I Want My Projects Back

by Claire Bohman on December 7, 2005

After being displaced by the storms, New Orleans public housing residents are now being displaced by Housing Authority employees. On November 16, 2005 the Greater New Orleans Fair Housing Action Center filed a complaint of discrimination against the housing authority. With the city’s poorest residents scattered across the country, the Housing Authority of New Orleans (HANO) and the Urban Land Institute (ULI, a Washington based redevelopment agency) have seized the opportunity to launch a major land grab across the city. In mid-November, the ULI released redevelopment plans for New Orleans which include the closure of many of the neighborhoods most damaged by Hurricane Katrina.

The River Gardens community, home to many displaced New Orleans natives are now housing HANO workers, while evacuated tenants are told that there are no units available. The River Gardens tenants involved in the complaint know the Urban Land Institute well.

“The ULI played a key role in developing the plans for the class and ethnic cleansing of the St. Tomas development and surrounding neighborhood,” said Jay Arena, a longtime housing rights activist.

In the early 1990s, the St. Thomas housing projects were destroyed to make way for the “mixed income” River Gardens community. The Urban Land Institute was a leader in the re-development project, which resulted in the displacement of hundreds of St. Thomas residents. In 2003, under pressure from tenants and housing rights advocates an enforcement agreement was reached giving former St. Thomas residents preference in any River Gardens vacancies.

“In the wake of Hurricane Katrina, affordable housing in New Orleans is more scarce than ever. As such, it is essential that HANO comply with the 2003 enforcement agreement,” said James Perry, Executive of GNOFHAC.

When the ULI released plans to close down entire neighborhoods, and many public housing sites due to extreme damage, a small group of public housing tenants and activists gathered at the CJ Cooper projects. The visit was organized to show media organizations the condition of housing units that HANO has deemed “beyond repair.”

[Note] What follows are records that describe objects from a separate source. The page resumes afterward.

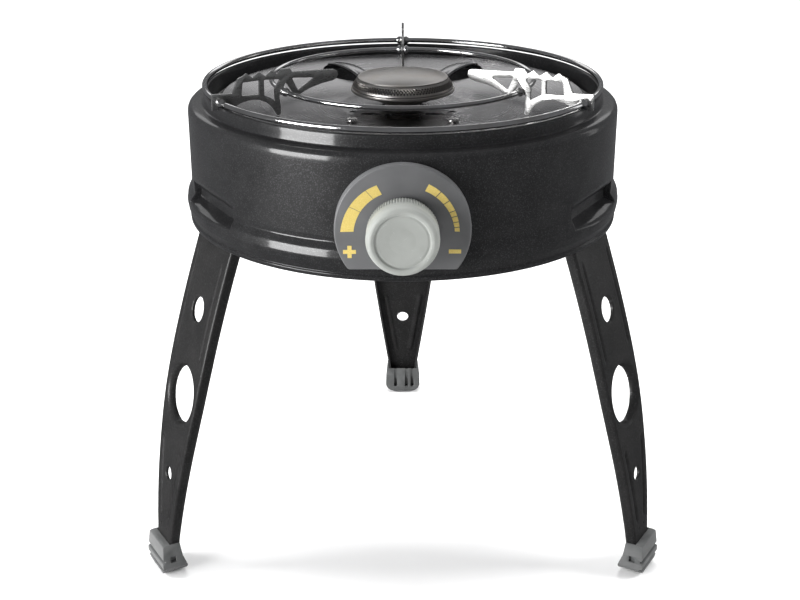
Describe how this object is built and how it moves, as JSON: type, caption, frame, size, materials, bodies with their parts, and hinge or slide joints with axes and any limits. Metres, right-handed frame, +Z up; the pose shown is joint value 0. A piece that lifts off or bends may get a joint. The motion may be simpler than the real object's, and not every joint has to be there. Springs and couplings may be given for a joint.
{
  "type": "propane burner stand",
  "caption": "Round low gas burner stand: drum body, domed burner in a bright pan, toothed wire pot rest, front gas knob, fold-under legs.",
  "frame": {"origin": "centre of the bounding box at floor level, 14.25 mm in front of the burner's axis", "axes": "+Z up from the feet, -Y towards the control knob, +X to the right as the knob is faced"},
  "size_m": [0.374, 0.3856, 0.3553],
  "materials": {
    "shell_coat": "semi-gloss charcoal powder coat with a fine metallic fleck",
    "leg_coat": "satin charcoal powder coat",
    "chrome_wire": "bright plated wire",
    "fin_steel": "bright stamped stainless steel",
    "pan_steel": "satin pressed steel",
    "burner_steel": "satin stainless steel, slightly warm",
    "screw_steel": "plain steel screw heads",
    "zinc_steel": "zinc-plated steel",
    "brass": "machined brass",
    "knob_plastic": "light grey moulded plastic",
    "dial_plastic": "dark grey plastic with gold marks",
    "foot_rubber": "mid-grey matt rubber"
  },
  "bodies": {
    "body": {"body_shell": "shell_coat", "reflector_pan": "pan_steel", "burner_strap": "zinc_steel", "burner_base": "burner_steel", "burner_port_band": "burner_steel", "burner_cap": "burner_steel", "mixing_tube": "zinc_steel", "gas_jet": "brass", "valve_body": "brass", "valve_nut": "zinc_steel", "inlet_pipe": "brass", "inlet_nut": "brass", "hose_tail": "brass", "dial_plate": "dial_plastic", "dial_screw_left": "zinc_steel", "dial_screw_right": "zinc_steel", "pan_post_front_left": "zinc_steel", "pan_post_front_right": "zinc_steel", "pan_post_back": "zinc_steel", "pan_screw_front_left": "screw_steel", "pan_screw_front_right": "screw_steel", "pan_screw_back": "screw_steel", "leg_bracket_front_left": "zinc_steel", "leg_bracket_front_right": "zinc_steel", "leg_bracket_back": "zinc_steel", "hinge_pin_front_left": "zinc_steel", "hinge_pin_front_right": "zinc_steel", "hinge_pin_back": "zinc_steel"},
    "knob": {"control_knob": "knob_plastic", "valve_spindle": "zinc_steel"},
    "pot_stand": {"outer_ring": "chrome_wire", "inner_ring": "chrome_wire", "pot_fin_front_left": "fin_steel", "pot_fin_front_right": "fin_steel", "pot_fin_back": "fin_steel"},
    "front_left_leg": {"leg_front_left": "leg_coat", "foot_front_left": "foot_rubber"},
    "front_right_leg": {"leg_front_right": "leg_coat", "foot_front_right": "foot_rubber"},
    "back_leg": {"leg_back": "leg_coat", "foot_back": "foot_rubber"}
  },
  "joints": [
    {"name": "front_left_leg_fold", "type": "hinge", "parent": "body", "child": "front_left_leg", "pos_m": [-0.12204, -0.08471, 0.25068], "axis": [0.5, -0.866, 0], "range_deg": [0, 108]},
    {"name": "front_right_leg_fold", "type": "hinge", "parent": "body", "child": "front_right_leg", "pos_m": [0.12204, -0.08471, 0.25068], "axis": [0.5, 0.866, 0], "range_deg": [0, 102]},
    {"name": "back_leg_fold", "type": "hinge", "parent": "body", "child": "back_leg", "pos_m": [0, 0.12667, 0.25068], "axis": [-1, 0, 0], "range_deg": [0, 96]},
    {"name": "knob_turn", "type": "hinge", "parent": "body", "child": "knob", "pos_m": [0, -0.18, 0.279], "axis": [0, -1, 0], "range_deg": [0, 270]},
    {"name": "pot_stand_lift", "type": "slide", "parent": "body", "child": "pot_stand", "axis": [0, 0, 1], "range_m": [0, 0.08]}
  ]
}
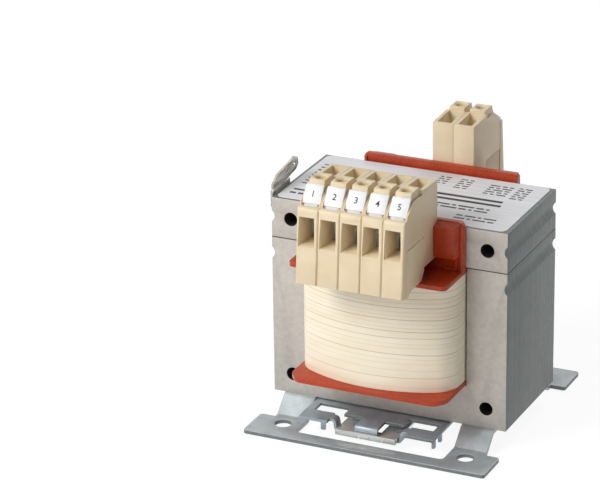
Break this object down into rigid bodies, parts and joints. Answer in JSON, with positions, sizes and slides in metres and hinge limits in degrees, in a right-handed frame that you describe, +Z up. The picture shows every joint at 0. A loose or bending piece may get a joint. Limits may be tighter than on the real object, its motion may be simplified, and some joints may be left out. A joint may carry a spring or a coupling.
{
  "type": "single-phase transformer",
  "caption": "Open single-phase transformer: laminated steel core, taped coil on a moulded bobbin, clamp terminals front and back, screw feet and a sprung clip for a 35 mm rail.",
  "frame": {"origin": "middle of the bounding box's base, on the mounting surface", "axes": "+X along the core's width to the right seen from the five terminals, +Y from the five terminals to the two at the back, +Z up"},
  "size_m": [0.0866, 0.1064, 0.0949],
  "materials": {
    "core_steel": "varnished sheet steel",
    "bobbin_plastic": "satin",
    "winding_copper": "enamelled copper wire",
    "insulation_film": "matte",
    "winding_tape": "matte",
    "lead_copper": "enamelled copper wire",
    "label_film": "printed film",
    "tinned_brass": "tinned",
    "galvanised_steel": "galvanised",
    "clip_steel": "galvanised",
    "spring_steel": "bright",
    "spring_wire": "bright",
    "terminal_plastic": "satin",
    "marker_plastic": "satin",
    "contact_brass": "bright",
    "screw_steel": "plated",
    "cage_steel": "plated"
  },
  "bodies": {
    "frame": {"core_e_stack": "core_steel", "core_i_stack": "core_steel", "bobbin": "bobbin_plastic", "primary_winding": "winding_copper", "winding_insulation": "insulation_film", "secondary_winding": "winding_copper", "outer_tape": "winding_tape", "winding_leads": "lead_copper", "rating_label": "label_film", "earth_tab": "tinned_brass", "foot_bracket": "galvanised_steel", "rail_clip_plate": "clip_steel", "latch_spring": "spring_wire", "front_housing_1": "terminal_plastic", "front_housing_2": "terminal_plastic", "front_housing_3": "terminal_plastic", "front_housing_4": "terminal_plastic", "front_housing_5": "terminal_plastic", "rear_housing_1": "terminal_plastic", "rear_housing_2": "terminal_plastic", "marker_tag_1": "marker_plastic", "marker_tag_2": "marker_plastic", "marker_tag_3": "marker_plastic", "marker_tag_4": "marker_plastic", "marker_tag_5": "marker_plastic", "front_contact_bar_1": "contact_brass", "front_contact_bar_2": "contact_brass", "front_contact_bar_3": "contact_brass", "front_contact_bar_4": "contact_brass", "front_contact_bar_5": "contact_brass", "rear_contact_bar_1": "contact_brass", "rear_contact_bar_2": "contact_brass"},
    "front_screw_1": {"front_clamp_screw_1": "screw_steel"},
    "front_cage_1": {"front_clamp_cage_1": "cage_steel"},
    "front_screw_2": {"front_clamp_screw_2": "screw_steel"},
    "front_cage_2": {"front_clamp_cage_2": "cage_steel"},
    "front_screw_3": {"front_clamp_screw_3": "screw_steel"},
    "front_cage_3": {"front_clamp_cage_3": "cage_steel"},
    "front_screw_4": {"front_clamp_screw_4": "screw_steel"},
    "front_cage_4": {"front_clamp_cage_4": "cage_steel"},
    "front_screw_5": {"front_clamp_screw_5": "screw_steel"},
    "front_cage_5": {"front_clamp_cage_5": "cage_steel"},
    "rear_screw_1": {"rear_clamp_screw_1": "screw_steel"},
    "rear_cage_1": {"rear_clamp_cage_1": "cage_steel"},
    "rear_screw_2": {"rear_clamp_screw_2": "screw_steel"},
    "rear_cage_2": {"rear_clamp_cage_2": "cage_steel"},
    "latch": {"rail_latch": "spring_steel"}
  },
  "joints": [
    {"name": "front_screw_turn_1", "type": "hinge", "parent": "frame", "child": "front_screw_1", "pos_m": [-0.015, -0.0405, 0.0872], "axis": [0, 0, -1], "range_deg": [0, 2880]},
    {"name": "front_cage_rise_1", "type": "slide", "parent": "frame", "child": "front_cage_1", "axis": [0, 0, 1], "range_m": [0, 0.004]},
    {"name": "front_screw_turn_2", "type": "hinge", "parent": "frame", "child": "front_screw_2", "pos_m": [-0.0075, -0.0405, 0.0872], "axis": [0, 0, -1], "range_deg": [0, 2880]},
    {"name": "front_cage_rise_2", "type": "slide", "parent": "frame", "child": "front_cage_2", "axis": [0, 0, 1], "range_m": [0, 0.004]},
    {"name": "front_screw_turn_3", "type": "hinge", "parent": "frame", "child": "front_screw_3", "pos_m": [0, -0.0405, 0.0872], "axis": [0, 0, -1], "range_deg": [0, 2880]},
    {"name": "front_cage_rise_3", "type": "slide", "parent": "frame", "child": "front_cage_3", "axis": [0, 0, 1], "range_m": [0, 0.004]},
    {"name": "front_screw_turn_4", "type": "hinge", "parent": "frame", "child": "front_screw_4", "pos_m": [0.0075, -0.0405, 0.0872], "axis": [0, 0, -1], "range_deg": [0, 2880]},
    {"name": "front_cage_rise_4", "type": "slide", "parent": "frame", "child": "front_cage_4", "axis": [0, 0, 1], "range_m": [0, 0.004]},
    {"name": "front_screw_turn_5", "type": "hinge", "parent": "frame", "child": "front_screw_5", "pos_m": [0.015, -0.0405, 0.0872], "axis": [0, 0, -1], "range_deg": [0, 2880]},
    {"name": "front_cage_rise_5", "type": "slide", "parent": "frame", "child": "front_cage_5", "axis": [0, 0, 1], "range_m": [0, 0.004]},
    {"name": "rear_screw_turn_1", "type": "hinge", "parent": "frame", "child": "rear_screw_1", "pos_m": [0, 0.0405, 0.0872], "axis": [0, 0, -1], "range_deg": [0, 2880]},
    {"name": "rear_cage_rise_1", "type": "slide", "parent": "frame", "child": "rear_cage_1", "axis": [0, 0, 1], "range_m": [0, 0.004]},
    {"name": "rear_screw_turn_2", "type": "hinge", "parent": "frame", "child": "rear_screw_2", "pos_m": [0.0075, 0.0405, 0.0872], "axis": [0, 0, -1], "range_deg": [0, 2880]},
    {"name": "rear_cage_rise_2", "type": "slide", "parent": "frame", "child": "rear_cage_2", "axis": [0, 0, 1], "range_m": [0, 0.004]},
    {"name": "latch_slide", "type": "slide", "parent": "frame", "child": "latch", "axis": [0, -1, 0], "range_m": [0, 0.003], "stiffness_N_per_m": 800, "springref_m": -0.002, "deforming": ["latch_spring"]}
  ],
  "couplings": [
    {"joint": "front_screw_turn_1", "follows": "front_cage_rise_1", "rad_per_m": 12566},
    {"joint": "front_screw_turn_2", "follows": "front_cage_rise_2", "rad_per_m": 12566},
    {"joint": "front_screw_turn_3", "follows": "front_cage_rise_3", "rad_per_m": 12566},
    {"joint": "front_screw_turn_4", "follows": "front_cage_rise_4", "rad_per_m": 12566},
    {"joint": "front_screw_turn_5", "follows": "front_cage_rise_5", "rad_per_m": 12566},
    {"joint": "rear_screw_turn_1", "follows": "rear_cage_rise_1", "rad_per_m": 12566},
    {"joint": "rear_screw_turn_2", "follows": "rear_cage_rise_2", "rad_per_m": 12566}
  ]
}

Sam Jackson, a long-term resident of the Cooper projects, lives on the first floor and his unit was virtually untouched by the storm. There is no evidence that the flood reached his unit and his home shows no signs of the water damage or black mold present in much of the city’s most impacted areas.

Mr. Jackson received a notice to vacate his unit by December 31, 2005 or face legal prosecution.

“I grew up in this project. I was born right over there,” said Ralf Lewis, a lifelong resident of the Cooper projects, as he gestured toward his intact unit. “People look at this as a project but this was a community. I want my projects back.”

The Urban Land Institute is just one of the many national redevelopment agencies in the business of tearing down low income housing to create “mixed income” communities with fewer units accessible to low income people.

In the wake of Katrina, residents of public housing were evacuated across the nation. Most still remain in shelters and temporary housing outside the city, creating tremendous obstacles to their participation in making the major decisions about rebuilding their communities.

With the December 31 “notice to vacate” rapidly approaching, many evacuees may return only to find themselves victims of a second disaster. Locked out, homeless, with lifetime possessions long gone to the dump, the ramifications of the impending man-made disaster may, for many, reach farther than natural disaster.